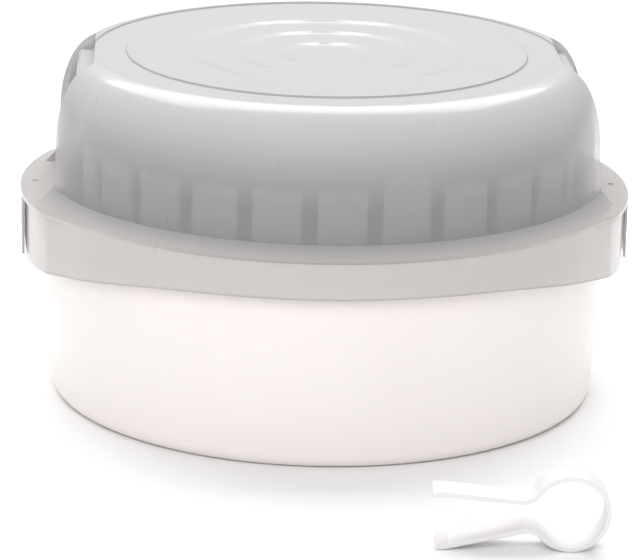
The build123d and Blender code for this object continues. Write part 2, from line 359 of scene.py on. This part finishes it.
def buildMilkyWallPaintedLight():
    # Painted light: the skirt's colour is lifted toward a warm white where the white bowl backs it, up to
    # the foot of the dome's wall, standing in for the bowl's light seen through the plastic.
    # The curved top is the densest part, and there the colour is also lifted toward white as a painted
    # highlight of the light from above.
    inputs = {
        "Color": (0.9, 0.9, 0.9, 1), "Edge": 0.09, "Fade": 0.01, "Foot": 0.1, "Lift": 0.4, "Top Lift": 0.2,
        "Skirt Alpha": 0.8, "Side Alpha": 0.5, "Top Alpha": 0.9, "Dense And Lit From": 0.12, "Dense And Lit To": 0.15,
    }
    group, start, end = newGroup("milkyWallPaintedLight", inputs, ("Color", "Alpha"))
    given = start.outputs
    height = splitAxes(group, objectPlace(group)).outputs["Z"]
    fadeEnd = mathNode(group, "ADD", given["Edge"], given["Fade"])
    backed = rangeNode(group, height, fadeEnd, given["Edge"], "SMOOTHSTEP")
    denseAndLitTop = rangeNode(group, height, given["Dense And Lit From"], given["Dense And Lit To"], "SMOOTHSTEP")
    belowFoot = mathNode(group, "LESS_THAN", height, given["Foot"])
    # Painted highlight: toward the top the colour is lifted toward white by Top Lift, for the light
    # falling from above; the same share also makes the wall denser.
    paintedTopHighlight = mathNode(group, "MULTIPLY", denseAndLitTop, given["Top Lift"])
    above = mixColours(group, paintedTopHighlight, given["Color"], white)
    shownBacked = mathNode(group, "MULTIPLY", backed, belowFoot)
    # Painted light: below the foot the colour is lifted toward the warm tint, by Lift, where the bowl
    # backs the skirt.
    paintedBowlLight = mathNode(group, "MULTIPLY", shownBacked, given["Lift"])
    gain = mathNode(group, "SUBTRACT", given["Top Alpha"], given["Side Alpha"])
    wall = mathNode(group, "MULTIPLY_ADD", denseAndLitTop, gain, given["Side Alpha"])
    dense = mathNode(group, "MULTIPLY", belowFoot, given["Skirt Alpha"])
    feed(group, end.inputs["Color"], mixColours(group, paintedBowlLight, above, paintedBowlLightTint))
    feed(group, end.inputs["Alpha"], mathNode(group, "MAXIMUM", dense, wall))
    return group


mouldedSkin = buildMouldedSkin()
milkyWallPaintedLight = buildMilkyWallPaintedLight()
scuffs = buildScuffs()
mineralFilm = buildMineralFilm()
print("shared effects built")


bevelSamples = 4


def edgeRadius(tree, finish):
    if "hemRadius" not in finish:
        return finish["softEdge"]
    # The lid's hem, below hemTop, is rounded more than its other edges.
    height = splitAxes(tree, objectPlace(tree)).outputs["Z"]
    below = mathNode(tree, "LESS_THAN", height, finish["hemTop"])
    more = finish["hemRadius"] - finish["softEdge"]
    return mathNode(tree, "MULTIPLY_ADD", below, more, finish["softEdge"])


def plasticMaterial(name, finish):
    material = bpy.data.materials.new(name)
    material.use_nodes = True
    tree = material.node_tree
    surface = tree.nodes["Principled BSDF"]
    for key, value in finish["surface"].items():
        surface.inputs[key].default_value = value
    colour = (*finish["colour"], 1)
    if "wall" in finish:
        wall = placeGroup(tree, milkyWallPaintedLight, {"Color": colour, **finish["wall"]})
        feed(tree, surface.inputs["Alpha"], wall.outputs["Alpha"])
        colour = wall.outputs["Color"]
    last = placeGroup(tree, mouldedSkin, {"Color": colour, **finish["skin"]})
    for group, amount in ((mineralFilm, finish["film"]), (scuffs, finish["scuffs"])):
        under = {key: last.outputs[key] for key in ("Color", "Roughness", "Height")}
        last = placeGroup(tree, group, {"Amount": amount, **under})
    bump = addNode(tree, "ShaderNodeBump", Strength=finish["bump"], Distance=finish["bumpDepth"])
    feed(tree, bump.inputs["Height"], last.outputs["Height"])
    if "softEdge" in finish:
        radius = edgeRadius(tree, finish)
        bevel = addNode(tree, "ShaderNodeBevel", {"samples": bevelSamples}, Radius=radius)
        feed(tree, bump.inputs["Normal"], bevel.outputs["Normal"])
    feed(tree, surface.inputs["Base Color"], last.outputs["Color"])
    feed(tree, surface.inputs["Roughness"], last.outputs["Roughness"])
    feed(tree, surface.inputs["Normal"], bump.outputs["Normal"])
    return material


# The four plastics

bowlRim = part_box("base_bowl")[1].z
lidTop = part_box("lid")[1].z

lidFinish = {
    "colour": (0.402, 0.388, 0.405),
    "skin": {"Roughness": 0.3, "Mottle": 0.1, "Flow": 0.6, "Grain": 420.0},
    "wall": {
        "Edge": bowlRim + 0.4 * mm, "Fade": 9.5 * mm, "Foot": bowlRim + 8.7 * mm,
        "Dense And Lit From": lidTop - 46.0 * mm, "Dense And Lit To": lidTop - 5.0 * mm,
        # Lift paints the bowl's light behind the skirt into the colour, and Top Lift paints a highlight of
        # the light from above onto the top.
        "Lift": 0.42, "Top Lift": 0.32,
        "Skirt Alpha": 0.85, "Side Alpha": 0.46, "Top Alpha": 0.93,
    },
    "film": 0.1,
    "scuffs": 0.04,
    "bump": 0.12,
    "bumpDepth": 0.2 * mm,
    "softEdge": 0.7 * mm,
    "hemRadius": 2.4 * mm,
    "hemTop": bowlRim - 5.1 * mm,
    "surface": {"IOR": 1.49, "Coat Weight": 0.5, "Coat Roughness": 0.08},
}
bowlFinish = {
    "colour": (0.912, 0.858, 0.832),
    "skin": {"Roughness": 0.32, "Mottle": 0.03, "Flow": 0.5, "Grain": 520.0},
    "film": 0.4,
    "scuffs": 0.6,
    "bump": 0.14,
    "bumpDepth": 0.2 * mm,
    "softEdge": 1.0 * mm,
    "surface": {"IOR": 1.49, "Coat Weight": 0.25, "Coat Roughness": 0.12},
}
basketFinish = {
    "colour": (0.87, 0.87, 0.86),
    "skin": {"Roughness": 0.5, "Mottle": 0.05, "Flow": 0.3, "Grain": 1100.0},
    "film": 0.9,
    "scuffs": 0.3,
    "bump": 0.3,
    "bumpDepth": 0.2 * mm,
    "softEdge": 0.6 * mm,
    "surface": {"IOR": 1.49},
}
tongsFinish = {
    "colour": (0.8, 0.79, 0.8),
    "skin": {"Roughness": 0.42, "Mottle": 0.03, "Flow": 0.1, "Grain": 1300.0},
    "film": 0.3,
    "scuffs": 0.8,
    "bump": 0.25,
    "bumpDepth": 0.15 * mm,
    "surface": {"IOR": 1.49, "Subsurface Weight": 0.1, "Subsurface Scale": 2.0 * mm},
}

lidPlastic = plasticMaterial("lidPlastic", lidFinish)
bowlPlastic = plasticMaterial("bowlPlastic", bowlFinish)
basketPlastic = plasticMaterial("basketPlastic", basketFinish)
tongsPlastic = plasticMaterial("tongsPlastic", tongsFinish)

finishes = {
    "lid": lidPlastic,
    "base_bowl": bowlPlastic,
    "basket": basketPlastic,
    "bottle_rack": basketPlastic,
}
for node, material in finishes.items():
    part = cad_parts[node]
    part.data.materials.clear()
    part.data.materials.append(material)
print("plastics assigned")


# Tongs: one bent strip, which the model has in two halves for its hinge

tongsShape = {
    "loop": 15.3 * mm,             # this radius and the others are the strip's middle line's
    "strip": 2.0 * mm,
    "width": 14.6 * mm,
    "edge": 0.55 * mm,             # rounding of the strip's long edges
    "neckGap": 12.4 * mm,
    "neckRadius": 9.0 * mm,
    "flare": radians(9.3),         # each arm leans outwards to its tip
    "arm": 30.0 * mm,
    "tipRadius": 22.0 * mm,
    "tipTurn": radians(15.0),
    "ridges": 5,
    "ridgeHeight": 0.45 * mm,
    "place": (91.4 * mm, -216.9 * mm),
    "turn": radians(-3.0),
    "blend": 4.0 * mm,             # half the stretch of the loop that flexes, measured across it
    "endShare": 0.45,              # thickness of the strip's very end, as a share
    "loopSteps": 40,
    "neckSteps": 14,
    "armSteps": 8,
    "ridgeSteps": 8,
    "cornerSteps": 4,
    "endSteps": 4,
}


def arcPoints(centre, radius, first, last, count):
    angles = [first + (last - first) * i / count for i in range(count + 1)]
    return [(centre[0] + radius * cos(a), centre[1] + radius * sin(a), a) for a in angles]


def tongsPath():
    # Upper half, from the far side of the loop to the tip: place, outward direction, ridge share.
    shape = tongsShape
    flare, neckRadius, tipRadius = shape["flare"], shape["neckRadius"], shape["tipRadius"]
    reach = shape["loop"] + neckRadius
    leave = pi - asin((shape["neckGap"] / 2 + neckRadius) / reach)
    points = [(x, y, a, 0) for x, y, a in arcPoints((0, 0), shape["loop"], 0, leave, shape["loopSteps"])]
    neckCentre = (reach * cos(leave), reach * sin(leave))
    neck = arcPoints(neckCentre, neckRadius, leave + pi, 1.5 * pi - flare, shape["neckSteps"])
    points += [(x, y, a - pi, 0) for x, y, a in neck[1:]]
    outward = pi / 2 - flare
    neckX, neckY = points[-1][:2]
    for i in range(1, shape["armSteps"] + 1):
        run = shape["arm"] * i / shape["armSteps"]
        points.append((neckX - run * cos(flare), neckY + run * sin(flare), outward, 0))
    armX, armY = points[-1][:2]
    bendCentre = (armX - tipRadius * cos(outward), armY - tipRadius * sin(outward))
    tipSteps = shape["ridgeSteps"] * shape["ridges"]
    tip = arcPoints(bendCentre, tipRadius, outward, outward + shape["tipTurn"], tipSteps)
    for i, (x, y, a) in enumerate(tip[1:]):
        points.append((x, y, a, sin(pi * i / shape["ridgeSteps"]) ** 2))
    return points, bendCentre


def stripSection():
    # Rounded rectangle: offset across the strip's thickness and along its width.
    edge = tongsShape["edge"]
    halfThick = tongsShape["strip"] / 2 - edge
    halfWide = tongsShape["width"] / 2 - edge
    section = []
    for corner, (across, along) in enumerate(((1, 1), (-1, 1), (-1, -1), (1, -1))):
        for step in range(tongsShape["cornerSteps"] + 1):
            a = (corner + step / tongsShape["cornerSteps"]) * pi / 2
            section.append((across * halfThick + edge * cos(a), along * halfWide + edge * sin(a)))
    return section


def tongsPlacing(bendCentre):
    # The loop and the lower tip both touch the floor, which tilts the tongs by lie.
    shape = tongsShape
    outer = shape["loop"] + shape["strip"] / 2
    rest = outer - shape["tipRadius"] - shape["strip"] / 2
    lie = asin(rest / hypot(*bendCentre)) - atan2(bendCentre[1], -bendCentre[0])
    lift = Matrix.Translation((*shape["place"], outer))
    return lift @ Matrix.Rotation(shape["turn"], 4, "Z") @ Matrix.Rotation(-lie, 4, "Y")


def sweepStrip(path, place):
    shape, endSteps = tongsShape, tongsShape["endSteps"]
    section = stripSection()
    vertices, faces = [], []
    for index, (x, y, outward, ridge) in enumerate(path):
        # The two ends are rounded off over their last sections.
        fromEnd = min(index, len(path) - 1 - index, endSteps)
        ease = sqrt(1 - (1 - fromEnd / endSteps) ** 2)
        shrink = shape["endShare"] + (1 - shape["endShare"]) * ease
        for thick, wide in section:
            offset = thick * shrink - (ridge * shape["ridgeHeight"] if thick < 0 else 0)
            wide -= (1 - shrink) * shape["edge"] * (1 if wide > 0 else -1)
            vertices.append(place @ Vector((x + offset * cos(outward), -wide, y + offset * sin(outward))))
    count = len(section)
    lastRow = len(vertices) - count
    for row in range(0, lastRow, count):
        for column in range(count):
            a, b = row + column, row + (column + 1) % count
            faces.append((a, b, b + count, a + count))
    faces.append(tuple(range(count)))
    faces.append(tuple(range(lastRow, len(vertices))))
    return vertices, faces


def makeTongs():
    upper, bendCentre = tongsPath()
    lower = [(x, -y, -a, ridge) for x, y, a, ridge in upper]
    place = tongsPlacing(bendCentre)
    tongs = meshObject("tongs", *sweepStrip(lower[:0:-1] + upper, place))
    tongs.data.materials.append(tongsPlastic)
    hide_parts("tongs_lower", "tongs_upper")
    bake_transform(tongs)


makeTongs()
print("tongs made")

bpy.context.scene.view_settings.view_transform = "Standard"
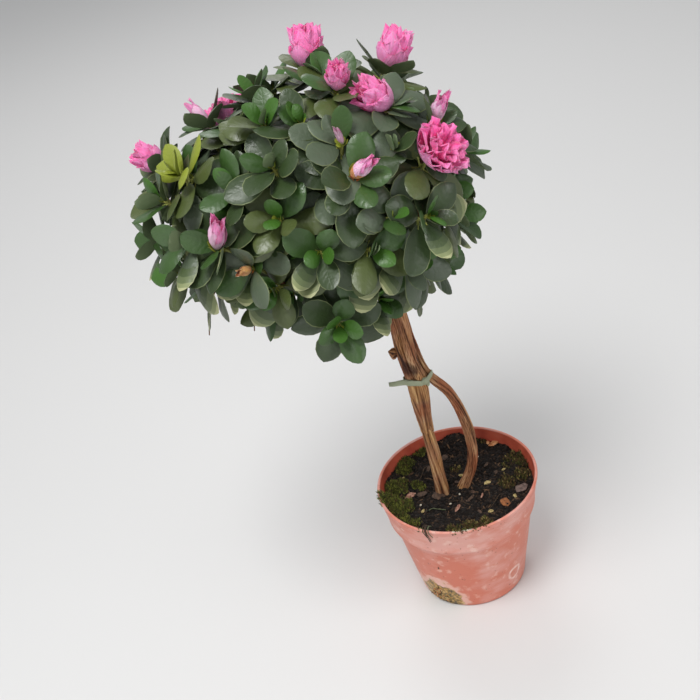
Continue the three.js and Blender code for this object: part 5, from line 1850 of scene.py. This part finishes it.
def build_crown(bark):
    masses = lay_out_masses()
    limbs = Limbs(masses)
    for number, mass in enumerate(masses, start=1):
        heap = Heap()
        steps = max(12, round(curve_length(mass.bough) / BOUGH_STEP))
        radii = [mix(BOUGH_RADII.foot, BOUGH_RADII.tip, t) for t in np.linspace(0, 1, steps + 1)]
        bark_tube(heap, evenly(mass.bough, steps), radii, BOUGH_SIDES, 30 + 2 * number, 0.8)
        seat(heap_object(f"bough_{number}_bark", heap, [bark]), "bark", f"bough_{number}")
    shoots = lay_out_shoots(masses)
    blooms = [bloom_ball(shoot) for shoot in shoots if shoot.bloom]
    shoots, twigs = grow_twigs(masses, shoots + lay_out_finer(masses), blooms, limbs)
    twig_looks = speckled_materials(
        ("twig_bark", "#5a3b26", "#8a6242", 0.8), ("twig_green", "#6d7034", "#99984a", 0.55))
    seat(strands("twigs", twigs + hang_stalks(shoots), 7, twig_looks), "bark", *MASSES)
    leaves = grow_leaves(shoots, blooms, limbs)
    for shoot in shoots:
        if shoot.layer < 2:
            leaves += sepals(shoot)
    looks = [leaf_material("leaf_" + name, LEAF_COLOURS[name], VEINED.get(name, 0.5), name in VEINED)
             for name in LEAF_FINISHES]
    build_leaves(masses, leaves, looks)
    petal_looks = [petal_material("petal_" + name, PETAL_COLOURS[name]) for name in PETAL_FINISHES]
    build_blooms(shoots, petal_looks)


# Stage

def build_stage():
    bpy.ops.mesh.primitive_circle_add(vertices=96, radius=9, fill_type="NGON", location=(0, 0, -0.0002))
    floor = bpy.context.object
    floor.name = "floor"
    floor_look = material("floor_matt_white", Base_Color=linear("#d4d3d2"), Roughness=0.6)[0]
    floor.data.materials.append(floor_look)

    world = bpy.data.worlds.new("soft_daylight")
    bpy.context.scene.world = world
    world.use_nodes = True
    background = world.node_tree.nodes["Background"]
    background.inputs["Color"].default_value = linear("#e6e8ea")
    background.inputs["Strength"].default_value = 0.58

    for name, (place, size, power) in LIGHTS.items():
        light = bpy.data.lights.new(name, "AREA")
        light.shape, light.size, light.energy = "DISK", size, power
        lamp = bpy.data.objects.new(name, light)
        lamp.location = place
        lamp.rotation_euler = (Vector(LIGHT_AIM) - Vector(place)).to_track_quat("-Z", "Y").to_euler()
        bpy.context.scene.collection.objects.link(lamp)

    camera = bpy.data.objects.new("camera", bpy.data.cameras.new("camera"))
    bpy.context.scene.collection.objects.link(camera)
    camera.data.lens = CAMERA_LENS
    camera.data.clip_end = 50
    place, aim = Vector(CAMERA_PLACE) * MM, Vector(CAMERA_AIM) * MM
    level = (aim - place).to_track_quat("-Z", "Y").to_matrix()
    camera.rotation_euler = (level @ Matrix.Rotation(radians(-CAMERA_ROLL), 3, "Z")).to_euler()
    camera.location = place
    bpy.context.scene.camera = camera
    bpy.context.scene.view_settings.view_transform = "Standard"


BARK = bark_material()
build_pot()
ground = build_soil()
build_litter(ground)
build_stems(BARK)
build_tie()
build_crown(BARK)
build_stage()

▶ [STATED GOAL]
Reproduce exactly, please, only the lines from the start of the data above to the line that contains "bevelSamples = 4", with both ends kept.

▶ [EXERCISE ANSWER]
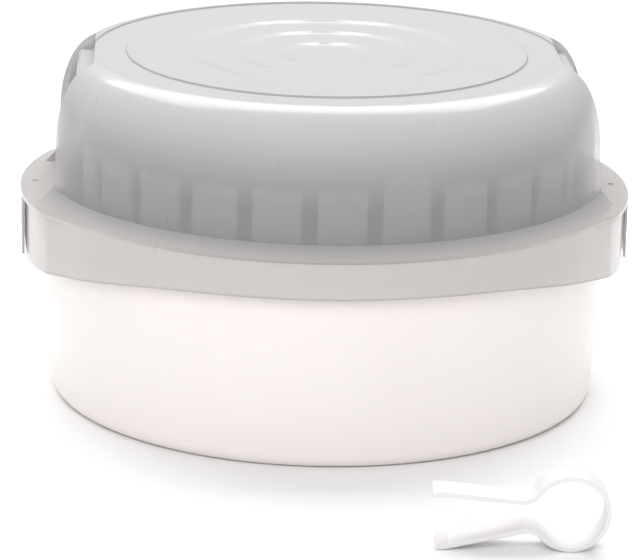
The build123d and Blender code for this object continues. Write part 2, from line 359 of scene.py on. This part finishes it.
def buildMilkyWallPaintedLight():
    # Painted light: the skirt's colour is lifted toward a warm white where the white bowl backs it, up to
    # the foot of the dome's wall, standing in for the bowl's light seen through the plastic.
    # The curved top is the densest part, and there the colour is also lifted toward white as a painted
    # highlight of the light from above.
    inputs = {
        "Color": (0.9, 0.9, 0.9, 1), "Edge": 0.09, "Fade": 0.01, "Foot": 0.1, "Lift": 0.4, "Top Lift": 0.2,
        "Skirt Alpha": 0.8, "Side Alpha": 0.5, "Top Alpha": 0.9, "Dense And Lit From": 0.12, "Dense And Lit To": 0.15,
    }
    group, start, end = newGroup("milkyWallPaintedLight", inputs, ("Color", "Alpha"))
    given = start.outputs
    height = splitAxes(group, objectPlace(group)).outputs["Z"]
    fadeEnd = mathNode(group, "ADD", given["Edge"], given["Fade"])
    backed = rangeNode(group, height, fadeEnd, given["Edge"], "SMOOTHSTEP")
    denseAndLitTop = rangeNode(group, height, given["Dense And Lit From"], given["Dense And Lit To"], "SMOOTHSTEP")
    belowFoot = mathNode(group, "LESS_THAN", height, given["Foot"])
    # Painted highlight: toward the top the colour is lifted toward white by Top Lift, for the light
    # falling from above; the same share also makes the wall denser.
    paintedTopHighlight = mathNode(group, "MULTIPLY", denseAndLitTop, given["Top Lift"])
    above = mixColours(group, paintedTopHighlight, given["Color"], white)
    shownBacked = mathNode(group, "MULTIPLY", backed, belowFoot)
    # Painted light: below the foot the colour is lifted toward the warm tint, by Lift, where the bowl
    # backs the skirt.
    paintedBowlLight = mathNode(group, "MULTIPLY", shownBacked, given["Lift"])
    gain = mathNode(group, "SUBTRACT", given["Top Alpha"], given["Side Alpha"])
    wall = mathNode(group, "MULTIPLY_ADD", denseAndLitTop, gain, given["Side Alpha"])
    dense = mathNode(group, "MULTIPLY", belowFoot, given["Skirt Alpha"])
    feed(group, end.inputs["Color"], mixColours(group, paintedBowlLight, above, paintedBowlLightTint))
    feed(group, end.inputs["Alpha"], mathNode(group, "MAXIMUM", dense, wall))
    return group


mouldedSkin = buildMouldedSkin()
milkyWallPaintedLight = buildMilkyWallPaintedLight()
scuffs = buildScuffs()
mineralFilm = buildMineralFilm()
print("shared effects built")


bevelSamples = 4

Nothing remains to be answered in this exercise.